■ Exercise: Gather up every line that includes the string "joints".

↓

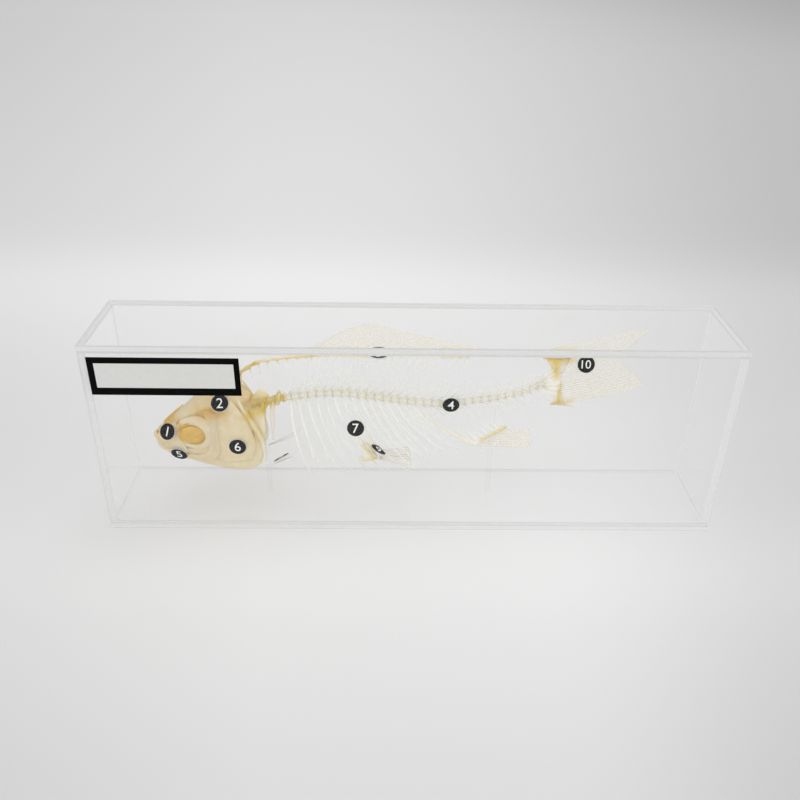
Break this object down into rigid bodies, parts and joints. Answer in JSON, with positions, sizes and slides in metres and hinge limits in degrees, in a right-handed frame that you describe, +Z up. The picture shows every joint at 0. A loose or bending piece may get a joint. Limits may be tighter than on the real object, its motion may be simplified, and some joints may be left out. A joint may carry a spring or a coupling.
{
  "type": "fish skeleton specimen",
  "caption": "Mounted skeleton of a carp-like freshwater fish in a long low clear case, with a label plate on the front and small round number discs on its parts.",
  "frame": {"origin": "middle of the footprint of the case with its label, at the underside of the base plate", "axes": "+X along the case towards the fish's tail, +Y from the labelled front towards the back, +Z up"},
  "size_m": [0.3, 0.0516, 0.1015],
  "materials": {
    "clear_acrylic": "polished clear acrylic",
    "label_card": "satin print with a black border",
    "pale_bone": "dry degreased bone, satin",
    "amber_bone": "bone with dried amber gristle, half gloss",
    "dried_fin": "dry translucent fin rays and skin",
    "dried_eye": "dried eye tissue, half gloss",
    "black_disc": "black card disc with a white number"
  },
  "bodies": {
    "root": {"anal_fin": "dried_fin", "anal_fin_bearers": "amber_bone", "branchiostegals_left": "pale_bone", "branchiostegals_right": "pale_bone", "case_back": "clear_acrylic", "case_base": "clear_acrylic", "case_front": "clear_acrylic", "case_left": "clear_acrylic", "case_right": "clear_acrylic", "case_top": "clear_acrylic", "cheek_left": "pale_bone", "cheek_right": "pale_bone", "cleithrum_left": "amber_bone", "cleithrum_right": "amber_bone", "dorsal_fin": "dried_fin", "dorsal_fin_bearers": "pale_bone", "eye_left": "dried_eye", "eye_right": "dried_eye", "eye_ring_left": "pale_bone", "eye_ring_right": "pale_bone", "hip_bone_left": "amber_bone", "hip_bone_right": "amber_bone", "interopercle_left": "pale_bone", "interopercle_right": "pale_bone", "label": "label_card", "lower_jaw": "pale_bone", "nape_ridge": "amber_bone", "number_disc_1": "black_disc", "number_disc_10": "black_disc", "number_disc_2": "black_disc", "number_disc_3": "black_disc", "number_disc_4": "black_disc", "number_disc_5": "black_disc", "number_disc_6": "black_disc", "number_disc_7": "black_disc", "number_disc_8": "black_disc", "number_disc_9": "black_disc", "opercle_left": "pale_bone", "opercle_right": "pale_bone", "pectoral_fin_left": "dried_fin", "pectoral_fin_right": "dried_fin", "pelvic_fin_left": "dried_fin", "pelvic_fin_right": "dried_fin", "preopercle_left": "pale_bone", "preopercle_right": "pale_bone", "ribs_left": "pale_bone", "ribs_right": "pale_bone", "rod_back": "clear_acrylic", "rod_front": "clear_acrylic", "skull": "pale_bone", "spine_front": "amber_bone", "spine_tail": "pale_bone", "spine_trunk": "pale_bone", "subopercle_left": "pale_bone", "subopercle_right": "pale_bone", "tail_fan": "amber_bone", "tail_fin_lower": "dried_fin", "tail_fin_upper": "dried_fin", "upper_jaw": "pale_bone"}
  },
  "joints": []
}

↑

■ Written answer:
Break this object down into rigid bodies, parts and joints. Answer in JSON, with positions, sizes and slides in metres and hinge limits in degrees, in a right-handed frame that you describe, +Z up. The picture shows every joint at 0. A loose or bending piece may get a joint. Limits may be tighter than on the real object, its motion may be simplified, and some joints may be left out. A joint may carry a spring or a coupling.
  "joints": []